Currently we are down only 9% from high.  Which is a correction but may not be sufficient correction for a 5 year bull move. In last 3 years we have not had 10% plus correction . So if we get one it will not be out of character.

And some sort of action by Fed to induce confidence will at some stage may be required but with markets down just 9% it is unlikely to worry them.

Remember every rally since 2009 started with launch of some Fed program like TARP, QE1, QE2 , operation twist and so on. At some stage if market goes down a lot then Fed's hand will be forced. And that could be a signal for bottom.
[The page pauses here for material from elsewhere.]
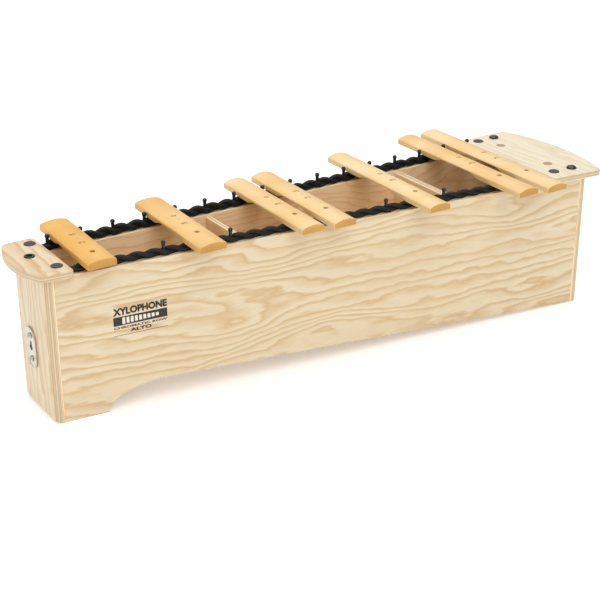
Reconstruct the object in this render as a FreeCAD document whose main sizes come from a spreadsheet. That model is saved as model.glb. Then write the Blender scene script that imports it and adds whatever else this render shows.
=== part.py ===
"""Chromatic box xylophone of the classroom kind: a tapered plywood resonator box, two twisted cords
with pegs, and seven lift-off bars for the raised notes.

Row frame: +X towards the bass end, +Y towards the back, +Z up. The origin is on the floor under the
middle of the instrument's outline. Millimetres.
"""
import FreeCAD, Part
import math
import os

import Sketcher

DIMENSIONS = [
    # the rows of bars and pegs
    ("pitch", 42.0, "distance from one bar to the next"),
    ("first_peg", -336.8, "x of the treble-most back peg"),
    ("back_rail", 73.8, "y of the back cord and its pegs"),
    ("rail_inset", 8.5, "cord centre inside a panel's outer face"),
    # the resonator box
    ("box_left", -378.0, "x of the treble end's outer face"),
    ("box_right", 365.6, "x of the bass end's outer face"),
    ("front_mid", 49.1, "front face ahead of the x axis, at the middle of the box"),
    ("front_taper", 0.1142, "how much deeper the box gets per length"),
    ("panel", 16.0, "front and back panel thickness"),
    ("end_panel", 12.0, "end panel thickness"),
    ("rail_top", 183.6, "height of the box walls"),
    ("corner", 8.0, "radius of the box's upright corners"),
    # the arched lower edge of the long panels
    ("foot_end", -312.4, "x where the treble foot stops"),
    ("arch_knee", -279.8, "x of the knee in the arch"),
    ("arch_knee_rise", 25.4, "height of the knee"),
    ("arch_crest", -235.5, "x of the highest point of the arch"),
    ("arch_rise", 29.5, "height of the arch"),
    ("arch_end_rise", 0.6, "height of the lower edge at the bass end"),
    ("knee_radius", 41.0, "radius from the foot to the knee"),
    ("crest_radius", 190.0, "radius from the knee to the crest"),
    # the floor and the dividers of the air chambers
    ("board", 6.0, "bottom board thickness"),
    ("board_left", 45.0, "height of the board's underside at the treble end"),
    ("board_right", 18.0, "height of the board's underside at the bass end"),
    ("cleat", 10.0, "side of the cleats that carry the board"),
    ("divider_top", 181.0, "height of the dividers"),
    ("treble_divider", 6.5, "treble divider thickness"),
    ("bass_divider", 10.0, "bass divider thickness"),
    ("corner_block", 14.0, "side of the glue blocks in the corners"),
    # the end caps
    ("cap", 9.5, "cap thickness"),
    ("cap_overhang", 9.0, "cap ahead of the front face"),
    ("cap_back", 96.5, "y of the caps' back edges"),
    ("left_cap_inner", -344.8, "x of the treble cap's straight edge"),
    ("left_cap_outer", -384.0, "x of the ends of the treble cap's arc"),
    ("left_cap_radius", 124.3, "radius of the treble cap's arc"),
    ("right_cap_inner", 303.2, "x of the bass cap's straight edge"),
    ("right_cap_outer", 379.0, "x of the ends of the bass cap's arc"),
    ("right_cap_radius", 270.0, "radius of the bass cap's arc"),
    ("cap_round", 5.0, "radius of the caps' corners"),
    ("cap_edge", 2.0, "rounding of the caps' edges"),
    # the cords and the pegs
    ("cord", 10.5, "overall width of a twisted cord"),
    ("cord_end_gap", 1.0, "air between a cord's end and its cap"),
    ("front_peg", 3.0, "front peg's nail, in the panel and the cord"),
    ("front_peg_tip", 3.8, "front peg's sleeve, above the cord"),
    ("front_peg_top", 200.2, "height of the front pegs"),
    ("back_peg", 3.2, "back peg stem width"),
    ("back_peg_head", 5.2, "back peg head width"),
    ("back_peg_top", 203.0, "height of the back pegs"),
    ("peg_depth", 24.0, "depth of the pegs in the panels"),
    ("cord_gap", 0.1, "slack round a peg in the cord"),
    # the bars
    ("bar_width", 31.6, "bar width"),
    ("bar_crown", 11.0, "bar thickness at the middle"),
    ("bar_side", 5.5, "bar thickness at the sides"),
    ("treble_bar_width", 35.6, "width of the two highest bars"),
    ("treble_bar_crown", 11.4, "thickness of the two highest bars at the middle"),
    ("treble_bar_side", 6.5, "thickness of the two highest bars at the sides"),
    ("bar_lift", 0.3, "air between the cords and the bars"),
    ("bar_hole", 6.5, "hole over a front peg"),
    # fittings
    ("disc", 14.0, "rubber disc width"),
    ("disc_proud", 1.0, "rubber disc above its cap"),
    ("disc_depth", 4.0, "recess under a disc"),
    ("plug", 12.5, "wood plug width"),
    ("dome", 13.5, "stacking dome width"),
    ("dome_proud", 4.0, "stacking dome above its cap"),
    ("ring", 12.8, "screw ring width"),
    ("ring_hole", 7.0, "opening of the screw ring"),
    ("ring_proud", 1.2, "screw ring above its cap"),
    ("plate_width", 28.0, "hanging plate width"),
    ("plate_height", 52.0, "hanging plate height"),
    ("plate_thick", 2.5, "hanging plate thickness"),
    ("plate_y", 44.5, "y of the hanging plate's middle"),
    ("plate_z", 80.5, "height of the hanging plate's middle"),
    ("plate_screw", 15.0, "plate screws above and below the plate's middle"),
    ("keyhole", 8.0, "round of the keyhole"),
    ("keyhole_slot", 4.4, "width of the keyhole's slot"),
    ("recess", 10.0, "depth of the recess behind the keyhole"),
]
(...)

Bottom is a process and might require time and level. Either way how you handle bear markets depends on how much is your risk tolerance. Barish market tend to be very volatile and most trader who survive the market for decades after experiencing few big ones tend to focus on capital protection during such time. If you do a good job of that and don't have much drawdowns or maintain your capital emotionally it is easier to trade when new bull move starts. Which invariably starts once traders capitulate. 

This is the time to upgrade your trading skills , improve on things you want to improve. Develop setup ideas. Work on market timing . Bear markets give you an ideal opportunity to do that. If you do that you can profit handsomely in next bull move. 


Corrections are good

We are getting good broad based correction after many many months. By historical standard this is hardly big correction. It is just normal action after many months of rally.

Bull markets create situations where at some stage they run out of gas. just few weeks ago you had IPO going up 60 to 100% on first day, that kind of wild action does not last long.

Corrections like this are good as it creates conditions for better returns in future as new leadership and new companies emerge post corrections.

Corrections are also good as it thins the rank of amateurs and wipes out some overconfident traders. That is healthy process. It ensures only speculators with good risk management skills and trading skills survive to profit from next big bull move.

this is good time to learn how to manages risk and trade profitably.